*Stated goal:*
Extract all records. Keep each one exact.
*-*-*
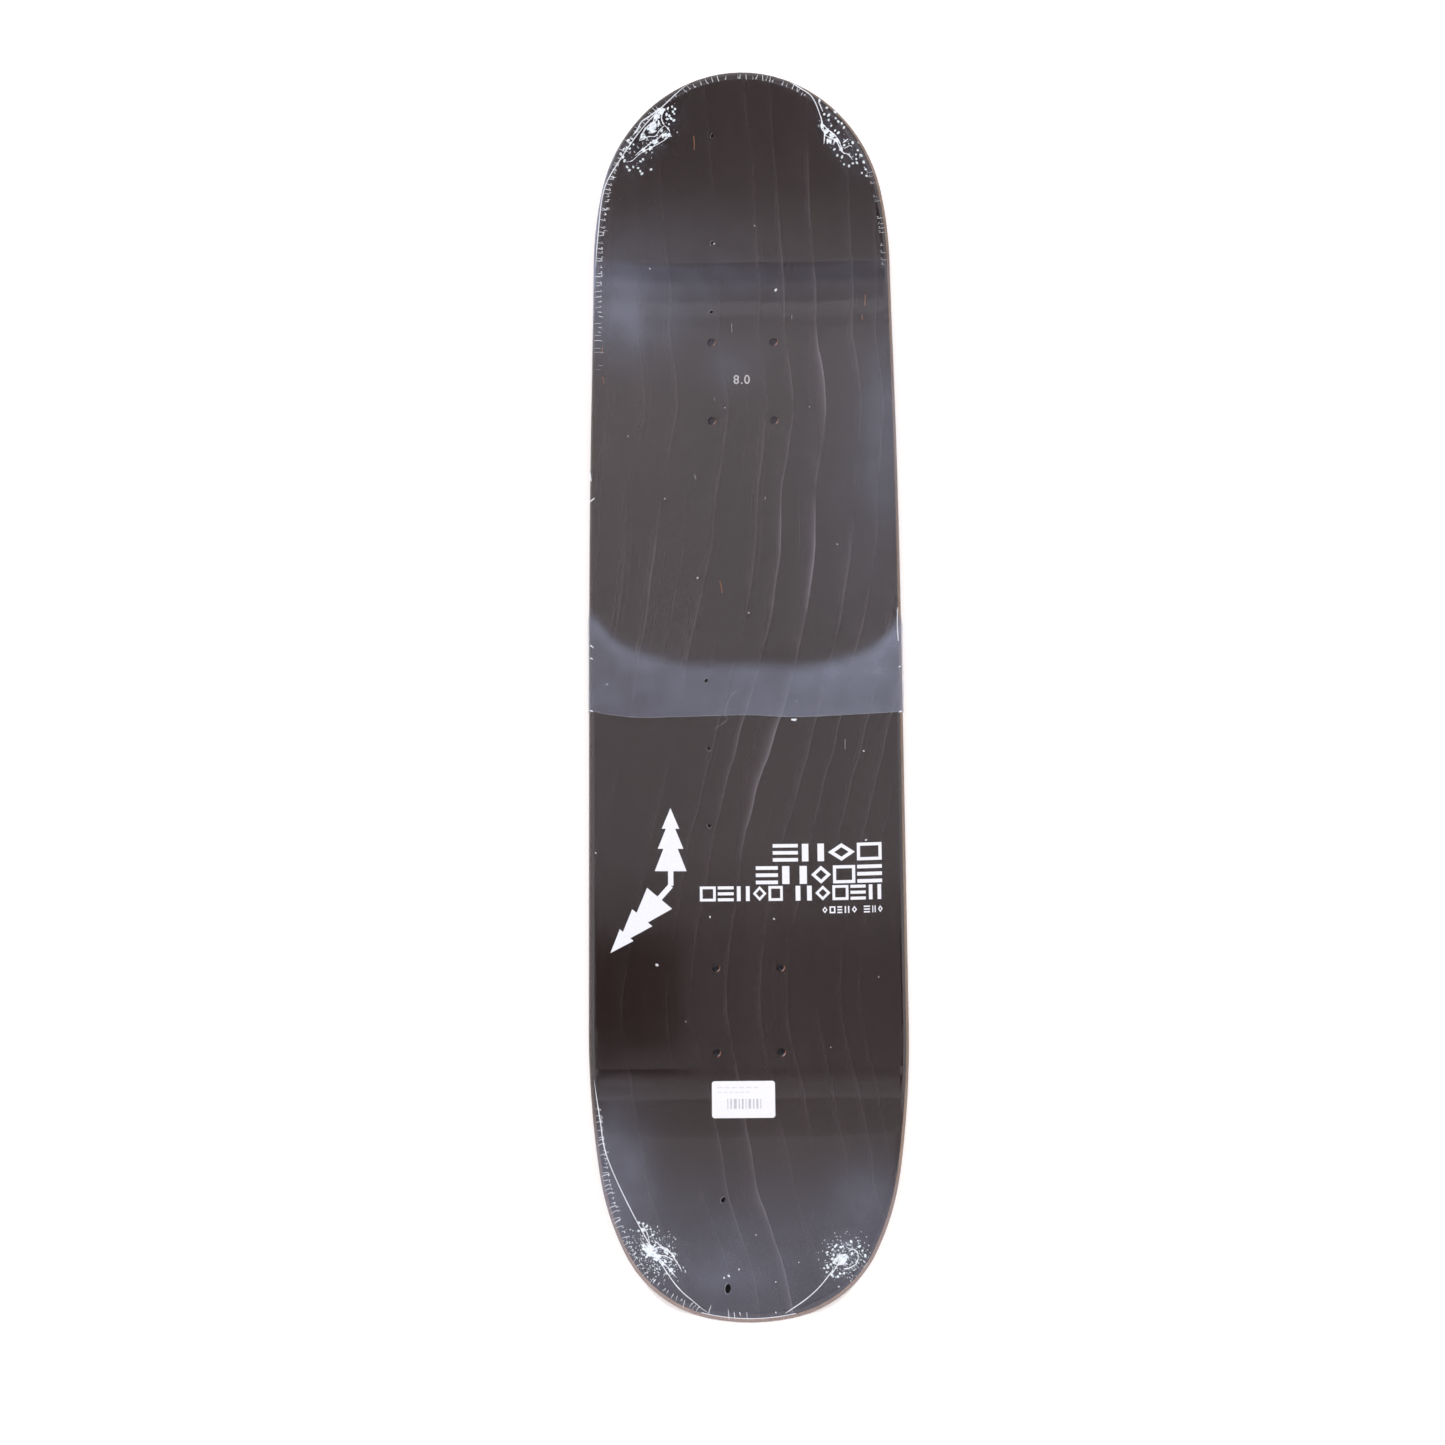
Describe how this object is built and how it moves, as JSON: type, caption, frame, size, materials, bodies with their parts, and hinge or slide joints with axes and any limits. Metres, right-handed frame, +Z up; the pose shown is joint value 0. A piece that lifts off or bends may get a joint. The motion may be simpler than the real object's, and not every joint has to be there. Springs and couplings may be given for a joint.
{
  "type": "skateboard deck in shrink film",
  "caption": "Bare popsicle-shaped skateboard deck with concave and upturned nose and tail, stained riding face with white print and a price label, sealed in clear shrink film.",
  "frame": {"origin": "on the surface the wrapped deck lies on, under the middle of the wheelbase and on the centreline", "axes": "+X towards the right-hand rail looking from tail to nose, +Y towards the nose, +Z up out of the riding face"},
  "size_m": [0.204, 0.8103, 0.0559],
  "materials": {
    "stained_veneer": "maple stained nearly black, matt",
    "maple_core": "pale maple, grain along the deck",
    "maple_crossband": "maple with the grain across the deck, end grain at the rails",
    "base_veneer": "clear-lacquered maple",
    "white_ink": "screen-printed opaque white ink",
    "label_paper": "coated white paper",
    "label_ink": "pale grey thermal print",
    "shrink_film": "clear glossy heat-shrunk film"
  },
  "bodies": {
    "root": {"deck_ply_1_face": "stained_veneer", "deck_ply_2_core": "maple_core", "deck_ply_3_crossband": "maple_crossband", "deck_ply_4_core": "maple_core", "deck_ply_5_crossband": "maple_crossband", "deck_ply_6_core": "maple_core", "deck_ply_7_base": "base_veneer", "ink_motif": "white_ink", "ink_rows": "white_ink", "ink_size_mark": "white_ink", "label_paper": "label_paper", "label_bars": "label_ink", "film_riding_side": "shrink_film", "film_underside": "shrink_film", "film_lap": "shrink_film"}
  },
  "joints": []
}
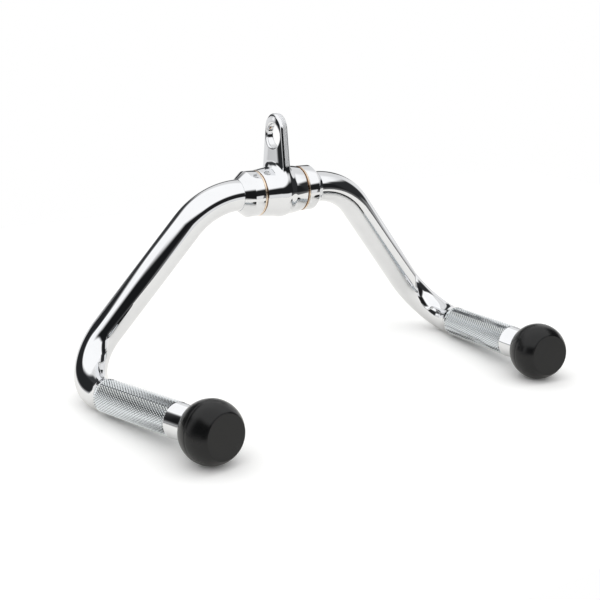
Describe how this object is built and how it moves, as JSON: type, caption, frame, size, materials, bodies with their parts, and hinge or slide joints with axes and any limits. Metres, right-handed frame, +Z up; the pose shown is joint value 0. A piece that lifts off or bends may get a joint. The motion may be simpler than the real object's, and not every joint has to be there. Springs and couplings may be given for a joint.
{
  "type": "cable handle",
  "caption": "Bent chrome bar with knurled grips, rubber ball ends and a revolving eye hanger between collars, for a cable machine.",
  "frame": {"origin": "middle of the handle's outline on the floor it stands on", "axes": "+X along the middle of the bar to the right, grips point towards -Y, +Z up"},
  "size_m": [0.41, 0.223, 0.2299],
  "materials": {
    "chromed_bar": "bright chrome plate, knurled on the grips",
    "chromed_casting": "bright chrome plate on a polished casting",
    "chromed_collar": "bright chrome plate on turned steel",
    "bronze_bush": "turned bearing bronze",
    "black_rubber": "satin moulded rubber"
  },
  "bodies": {
    "handle": {"bar": "chromed_bar", "left_collar": "chromed_collar", "right_collar": "chromed_collar", "left_ball_end": "black_rubber", "right_ball_end": "black_rubber"},
    "hanger": {"swivel_hanger": "chromed_casting", "left_flange_bush": "bronze_bush", "right_flange_bush": "bronze_bush"}
  },
  "joints": [
    {"name": "hanger_swivel", "type": "hinge", "parent": "handle", "child": "hanger", "pos_m": [0, 0.08026, 0.16054], "axis": [1, 0, 0], "continuous": true}
  ]
}
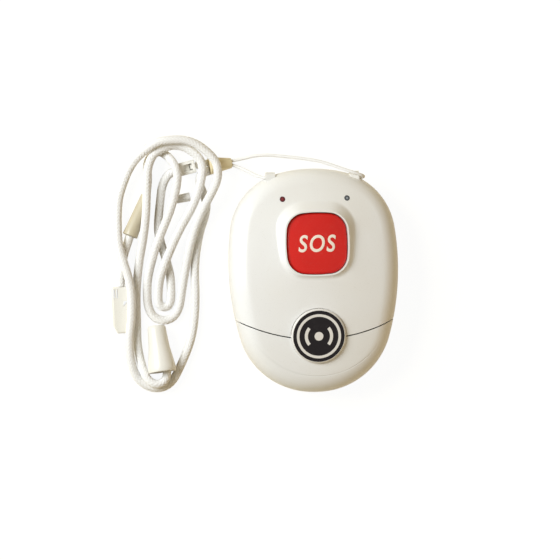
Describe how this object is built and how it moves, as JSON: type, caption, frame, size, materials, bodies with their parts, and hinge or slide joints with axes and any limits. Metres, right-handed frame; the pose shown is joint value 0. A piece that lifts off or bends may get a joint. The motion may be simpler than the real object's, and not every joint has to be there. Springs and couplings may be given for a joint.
{
  "type": "wireless panic button",
  "caption": "Wearable wireless panic button: egg-shaped white pendant with a square red push button, badge disc and sliding battery cover, on a folded white neck cord with breakaway clips.",
  "frame": {"origin": "middle of the pendant, on the flat back it lies on", "axes": "+Z out of the front with the button, +Y towards the end that hangs on the string, +X to the right seen from the front"},
  "size_m": [0.0819, 0.0742, 0.0171],
  "materials": {
    "white_plastic": "satin",
    "cream_plastic": "satin",
    "black_print": "gloss",
    "red_plastic": "satin",
    "black_plastic": "satin",
    "board_green": "satin",
    "red_lens": "gloss",
    "grey_lens": "gloss",
    "led_resin": "gloss",
    "shield_metal": "satin",
    "brass_wire": "satin",
    "cell_jacket": "gloss",
    "nickel_spring": "polished",
    "screw_steel": "zinc plated",
    "fitting_plastic": "satin",
    "string_fabric": "thin braided string",
    "cord_fabric": "woven cord"
  },
  "bodies": {
    "pendant": {"front_shell": "white_plastic", "rear_shell": "white_plastic", "switch_body": "black_plastic", "circuit_board": "board_green", "alert_light_lens": "red_lens", "status_light_lens": "grey_lens", "alert_led": "led_resin", "status_led": "led_resin", "controller_chip": "black_plastic", "radio_can": "shield_metal", "antenna_wire": "brass_wire", "battery_cell": "cell_jacket", "battery_contact_negative": "nickel_spring", "battery_contact_positive": "nickel_spring", "screw_left": "screw_steel", "screw_right": "screw_steel", "screw_lower": "screw_steel", "string_ferrule": "fitting_plastic", "buckle_socket": "fitting_plastic", "buckle_plug": "fitting_plastic", "cord_cap": "fitting_plastic", "clasp_plug": "fitting_plastic", "bell_joiner": "fitting_plastic", "string_loop": "string_fabric", "neck_cord_inner": "cord_fabric", "neck_cord_outer": "cord_fabric", "link_cord": "cord_fabric", "cord_tail": "cord_fabric"},
    "button": {"button_cap": "red_plastic", "switch_plunger": "black_plastic"},
    "cover": {"battery_cap": "white_plastic", "badge_disc": "cream_plastic", "badge_inlay": "black_print"}
  },
  "joints": [
    {"name": "button_press", "type": "slide", "parent": "pendant", "child": "button", "axis": [0, 0, -1], "range_m": [0, 0.0005], "stiffness_N_per_m": 3000},
    {"name": "cover_slide", "type": "slide", "parent": "pendant", "child": "cover", "axis": [0, -1, 0], "range_m": [0, 0.022]}
  ]
}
*-*-*
*Solution for this problem:*
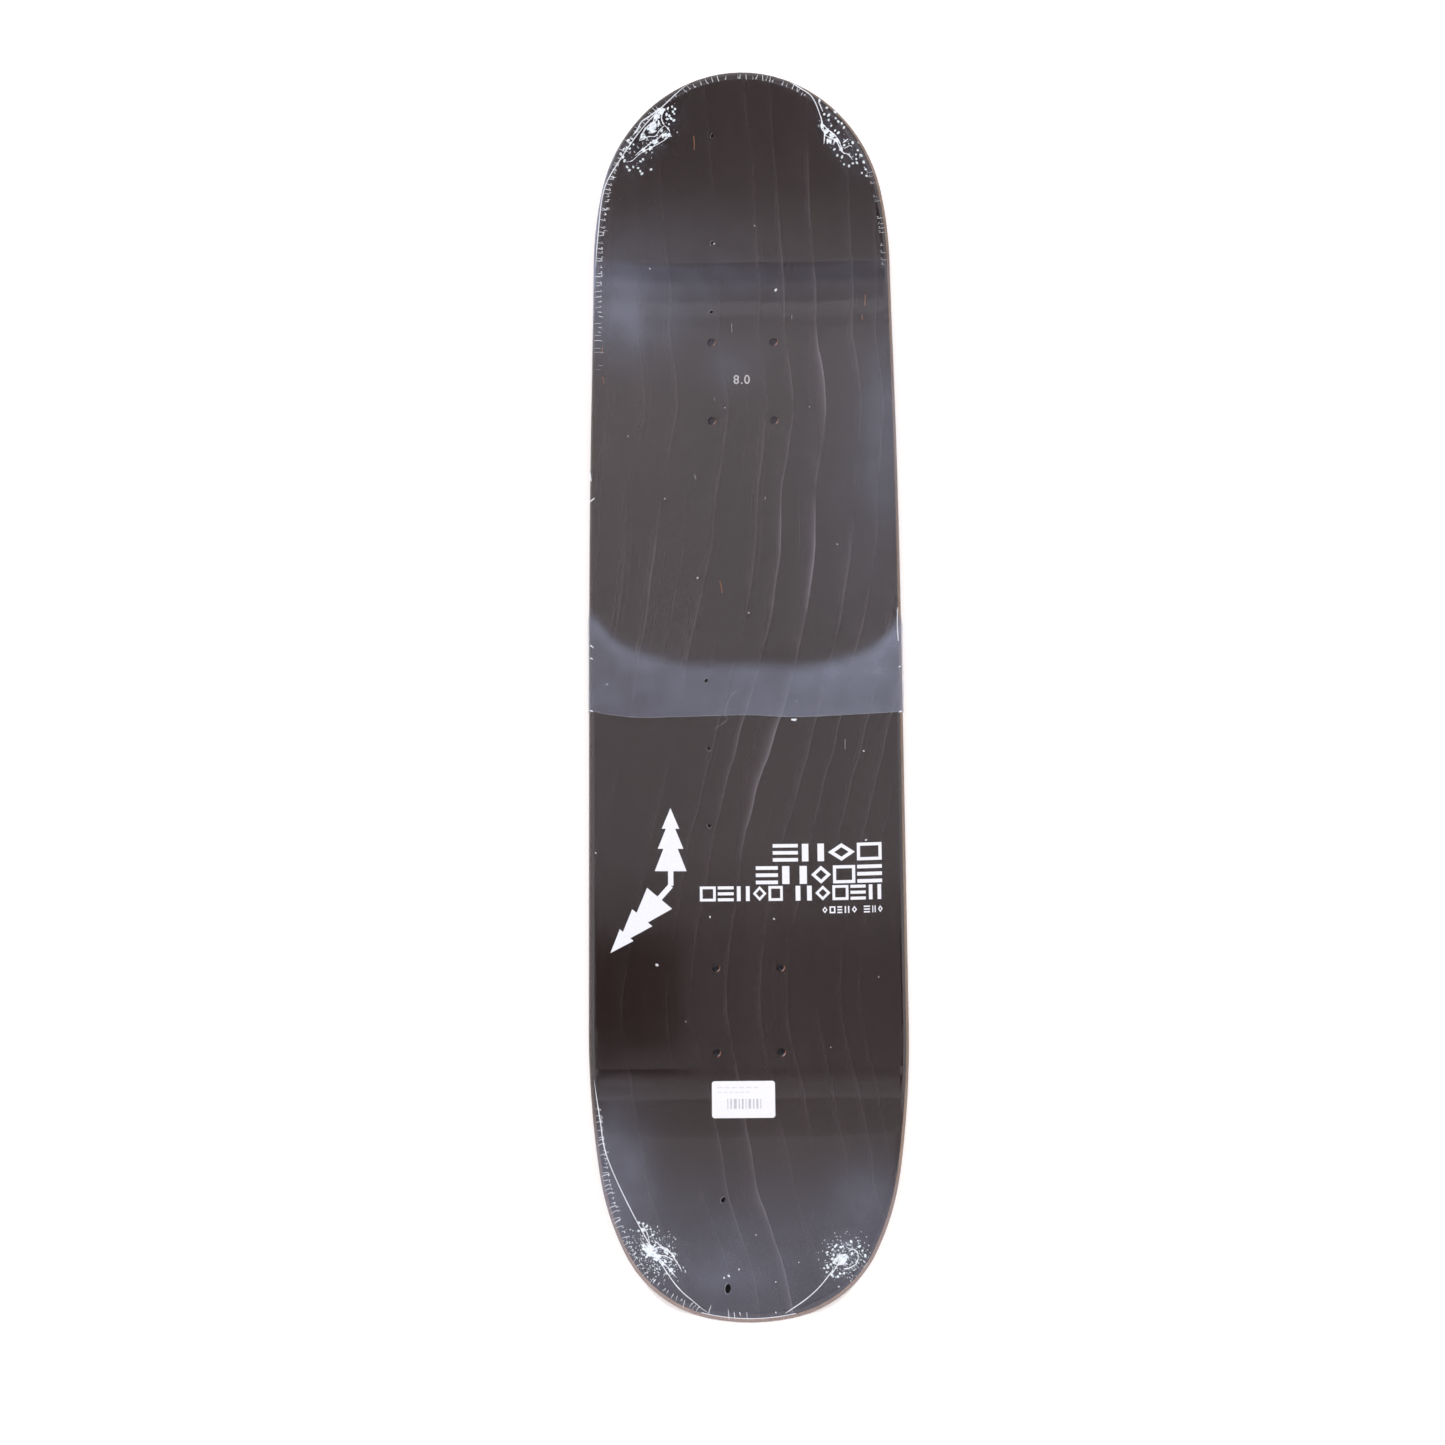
Describe how this object is built and how it moves, as JSON: type, caption, frame, size, materials, bodies with their parts, and hinge or slide joints with axes and any limits. Metres, right-handed frame, +Z up; the pose shown is joint value 0. A piece that lifts off or bends may get a joint. The motion may be simpler than the real object's, and not every joint has to be there. Springs and couplings may be given for a joint.
{
  "type": "skateboard deck in shrink film",
  "caption": "Bare popsicle-shaped skateboard deck with concave and upturned nose and tail, stained riding face with white print and a price label, sealed in clear shrink film.",
  "frame": {"origin": "on the surface the wrapped deck lies on, under the middle of the wheelbase and on the centreline", "axes": "+X towards the right-hand rail looking from tail to nose, +Y towards the nose, +Z up out of the riding face"},
  "size_m": [0.204, 0.8103, 0.0559],
  "materials": {
    "stained_veneer": "maple stained nearly black, matt",
    "maple_core": "pale maple, grain along the deck",
    "maple_crossband": "maple with the grain across the deck, end grain at the rails",
    "base_veneer": "clear-lacquered maple",
    "white_ink": "screen-printed opaque white ink",
    "label_paper": "coated white paper",
    "label_ink": "pale grey thermal print",
    "shrink_film": "clear glossy heat-shrunk film"
  },
  "bodies": {
    "root": {"deck_ply_1_face": "stained_veneer", "deck_ply_2_core": "maple_core", "deck_ply_3_crossband": "maple_crossband", "deck_ply_4_core": "maple_core", "deck_ply_5_crossband": "maple_crossband", "deck_ply_6_core": "maple_core", "deck_ply_7_base": "base_veneer", "ink_motif": "white_ink", "ink_rows": "white_ink", "ink_size_mark": "white_ink", "label_paper": "label_paper", "label_bars": "label_ink", "film_riding_side": "shrink_film", "film_underside": "shrink_film", "film_lap": "shrink_film"}
  },
  "joints": []
}
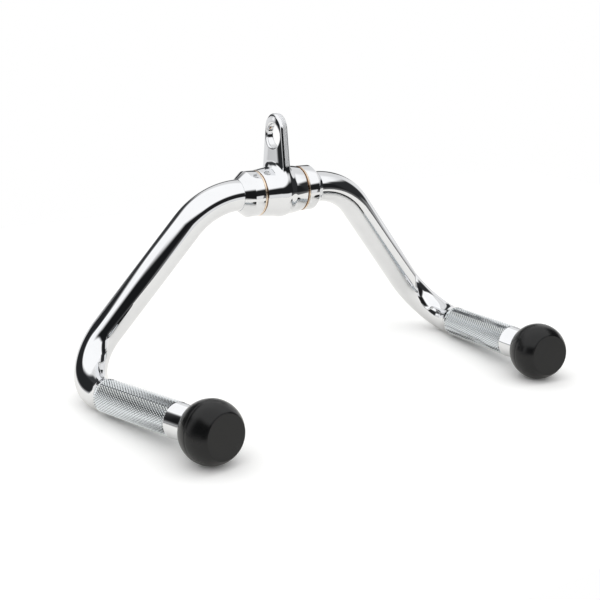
Describe how this object is built and how it moves, as JSON: type, caption, frame, size, materials, bodies with their parts, and hinge or slide joints with axes and any limits. Metres, right-handed frame, +Z up; the pose shown is joint value 0. A piece that lifts off or bends may get a joint. The motion may be simpler than the real object's, and not every joint has to be there. Springs and couplings may be given for a joint.
{
  "type": "cable handle",
  "caption": "Bent chrome bar with knurled grips, rubber ball ends and a revolving eye hanger between collars, for a cable machine.",
  "frame": {"origin": "middle of the handle's outline on the floor it stands on", "axes": "+X along the middle of the bar to the right, grips point towards -Y, +Z up"},
  "size_m": [0.41, 0.223, 0.2299],
  "materials": {
    "chromed_bar": "bright chrome plate, knurled on the grips",
    "chromed_casting": "bright chrome plate on a polished casting",
    "chromed_collar": "bright chrome plate on turned steel",
    "bronze_bush": "turned bearing bronze",
    "black_rubber": "satin moulded rubber"
  },
  "bodies": {
    "handle": {"bar": "chromed_bar", "left_collar": "chromed_collar", "right_collar": "chromed_collar", "left_ball_end": "black_rubber", "right_ball_end": "black_rubber"},
    "hanger": {"swivel_hanger": "chromed_casting", "left_flange_bush": "bronze_bush", "right_flange_bush": "bronze_bush"}
  },
  "joints": [
    {"name": "hanger_swivel", "type": "hinge", "parent": "handle", "child": "hanger", "pos_m": [0, 0.08026, 0.16054], "axis": [1, 0, 0], "continuous": true}
  ]
}
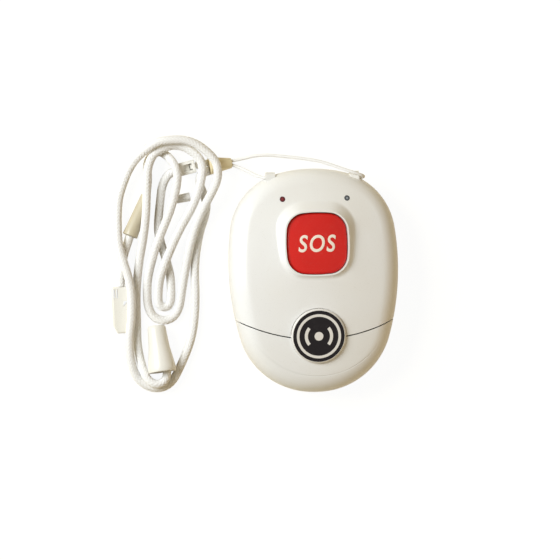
Describe how this object is built and how it moves, as JSON: type, caption, frame, size, materials, bodies with their parts, and hinge or slide joints with axes and any limits. Metres, right-handed frame; the pose shown is joint value 0. A piece that lifts off or bends may get a joint. The motion may be simpler than the real object's, and not every joint has to be there. Springs and couplings may be given for a joint.
{
  "type": "wireless panic button",
  "caption": "Wearable wireless panic button: egg-shaped white pendant with a square red push button, badge disc and sliding battery cover, on a folded white neck cord with breakaway clips.",
  "frame": {"origin": "middle of the pendant, on the flat back it lies on", "axes": "+Z out of the front with the button, +Y towards the end that hangs on the string, +X to the right seen from the front"},
  "size_m": [0.0819, 0.0742, 0.0171],
  "materials": {
    "white_plastic": "satin",
    "cream_plastic": "satin",
    "black_print": "gloss",
    "red_plastic": "satin",
    "black_plastic": "satin",
    "board_green": "satin",
    "red_lens": "gloss",
    "grey_lens": "gloss",
    "led_resin": "gloss",
    "shield_metal": "satin",
    "brass_wire": "satin",
    "cell_jacket": "gloss",
    "nickel_spring": "polished",
    "screw_steel": "zinc plated",
    "fitting_plastic": "satin",
    "string_fabric": "thin braided string",
    "cord_fabric": "woven cord"
  },
  "bodies": {
    "pendant": {"front_shell": "white_plastic", "rear_shell": "white_plastic", "switch_body": "black_plastic", "circuit_board": "board_green", "alert_light_lens": "red_lens", "status_light_lens": "grey_lens", "alert_led": "led_resin", "status_led": "led_resin", "controller_chip": "black_plastic", "radio_can": "shield_metal", "antenna_wire": "brass_wire", "battery_cell": "cell_jacket", "battery_contact_negative": "nickel_spring", "battery_contact_positive": "nickel_spring", "screw_left": "screw_steel", "screw_right": "screw_steel", "screw_lower": "screw_steel", "string_ferrule": "fitting_plastic", "buckle_socket": "fitting_plastic", "buckle_plug": "fitting_plastic", "cord_cap": "fitting_plastic", "clasp_plug": "fitting_plastic", "bell_joiner": "fitting_plastic", "string_loop": "string_fabric", "neck_cord_inner": "cord_fabric", "neck_cord_outer": "cord_fabric", "link_cord": "cord_fabric", "cord_tail": "cord_fabric"},
    "button": {"button_cap": "red_plastic", "switch_plunger": "black_plastic"},
    "cover": {"battery_cap": "white_plastic", "badge_disc": "cream_plastic", "badge_inlay": "black_print"}
  },
  "joints": [
    {"name": "button_press", "type": "slide", "parent": "pendant", "child": "button", "axis": [0, 0, -1], "range_m": [0, 0.0005], "stiffness_N_per_m": 3000},
    {"name": "cover_slide", "type": "slide", "parent": "pendant", "child": "cover", "axis": [0, -1, 0], "range_m": [0, 0.022]}
  ]
}